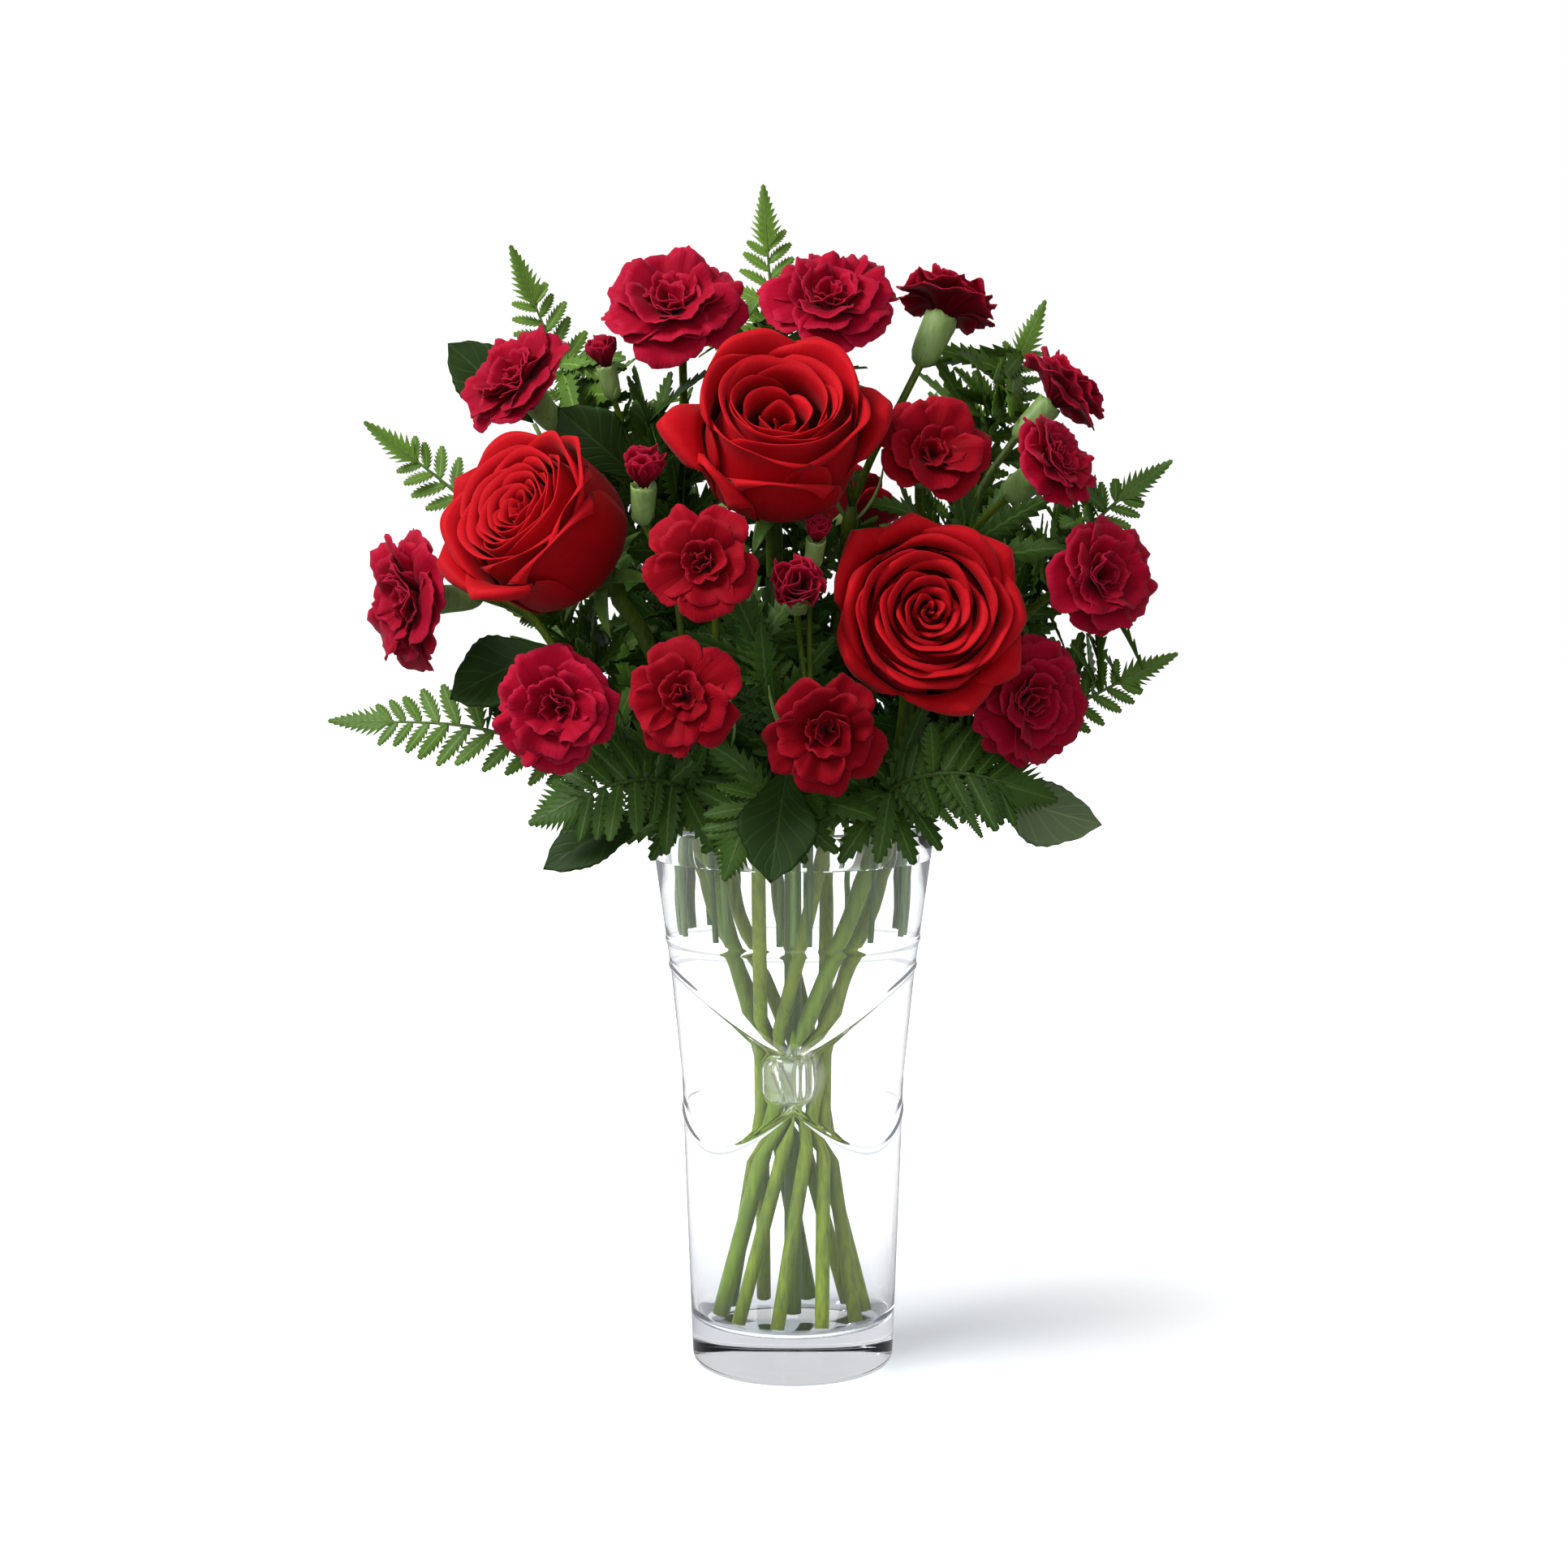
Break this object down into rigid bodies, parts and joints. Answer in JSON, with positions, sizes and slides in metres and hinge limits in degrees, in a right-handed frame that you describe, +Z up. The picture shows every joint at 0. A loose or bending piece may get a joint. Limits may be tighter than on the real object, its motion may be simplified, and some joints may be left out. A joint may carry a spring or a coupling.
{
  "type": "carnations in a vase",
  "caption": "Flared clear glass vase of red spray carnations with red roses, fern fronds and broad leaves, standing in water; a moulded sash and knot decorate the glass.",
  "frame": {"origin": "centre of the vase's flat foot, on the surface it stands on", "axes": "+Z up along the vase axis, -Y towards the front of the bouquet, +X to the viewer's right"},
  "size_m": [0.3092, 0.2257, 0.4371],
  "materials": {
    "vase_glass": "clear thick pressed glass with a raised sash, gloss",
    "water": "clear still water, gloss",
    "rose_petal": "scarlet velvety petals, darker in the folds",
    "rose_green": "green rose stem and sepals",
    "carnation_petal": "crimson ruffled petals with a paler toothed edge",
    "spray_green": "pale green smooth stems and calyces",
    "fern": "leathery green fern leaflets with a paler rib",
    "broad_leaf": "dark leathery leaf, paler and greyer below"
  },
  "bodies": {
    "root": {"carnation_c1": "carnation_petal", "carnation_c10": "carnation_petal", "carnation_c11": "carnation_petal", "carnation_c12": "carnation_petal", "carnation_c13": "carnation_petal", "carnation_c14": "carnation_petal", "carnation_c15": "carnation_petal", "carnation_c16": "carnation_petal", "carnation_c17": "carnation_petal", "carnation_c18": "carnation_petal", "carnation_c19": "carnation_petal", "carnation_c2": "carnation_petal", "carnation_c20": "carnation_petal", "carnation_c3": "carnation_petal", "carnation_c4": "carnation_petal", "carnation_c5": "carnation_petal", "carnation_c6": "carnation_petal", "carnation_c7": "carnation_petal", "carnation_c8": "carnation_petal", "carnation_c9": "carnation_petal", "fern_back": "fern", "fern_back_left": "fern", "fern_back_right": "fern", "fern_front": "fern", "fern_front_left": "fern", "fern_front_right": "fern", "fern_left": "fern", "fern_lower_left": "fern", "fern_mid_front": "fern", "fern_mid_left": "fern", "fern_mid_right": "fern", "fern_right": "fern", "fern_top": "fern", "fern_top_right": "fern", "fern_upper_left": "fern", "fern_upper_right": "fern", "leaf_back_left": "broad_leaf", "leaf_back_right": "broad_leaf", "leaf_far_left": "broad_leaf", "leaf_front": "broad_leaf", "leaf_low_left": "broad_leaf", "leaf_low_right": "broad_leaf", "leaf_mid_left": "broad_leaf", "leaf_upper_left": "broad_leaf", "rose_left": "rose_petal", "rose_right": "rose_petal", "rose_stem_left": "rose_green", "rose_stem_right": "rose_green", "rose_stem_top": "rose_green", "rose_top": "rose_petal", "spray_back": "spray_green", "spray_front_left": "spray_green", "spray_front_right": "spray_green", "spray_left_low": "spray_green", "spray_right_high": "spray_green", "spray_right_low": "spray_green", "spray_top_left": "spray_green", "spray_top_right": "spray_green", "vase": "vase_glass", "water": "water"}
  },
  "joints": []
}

════════

▸ DIRECTIONS:
Copy out every line in the listing where the word "frame" appears.

▸ TASK RESULT:
Break this object down into rigid bodies, parts and joints. Answer in JSON, with positions, sizes and slides in metres and hinge limits in degrees, in a right-handed frame that you describe, +Z up. The picture shows every joint at 0. A loose or bending piece may get a joint. Limits may be tighter than on the real object, its motion may be simplified, and some joints may be left out. A joint may carry a spring or a coupling.
  "frame": {"origin": "centre of the vase's flat foot, on the surface it stands on", "axes": "+Z up along the vase axis, -Y towards the front of the bouquet, +X to the viewer's right"},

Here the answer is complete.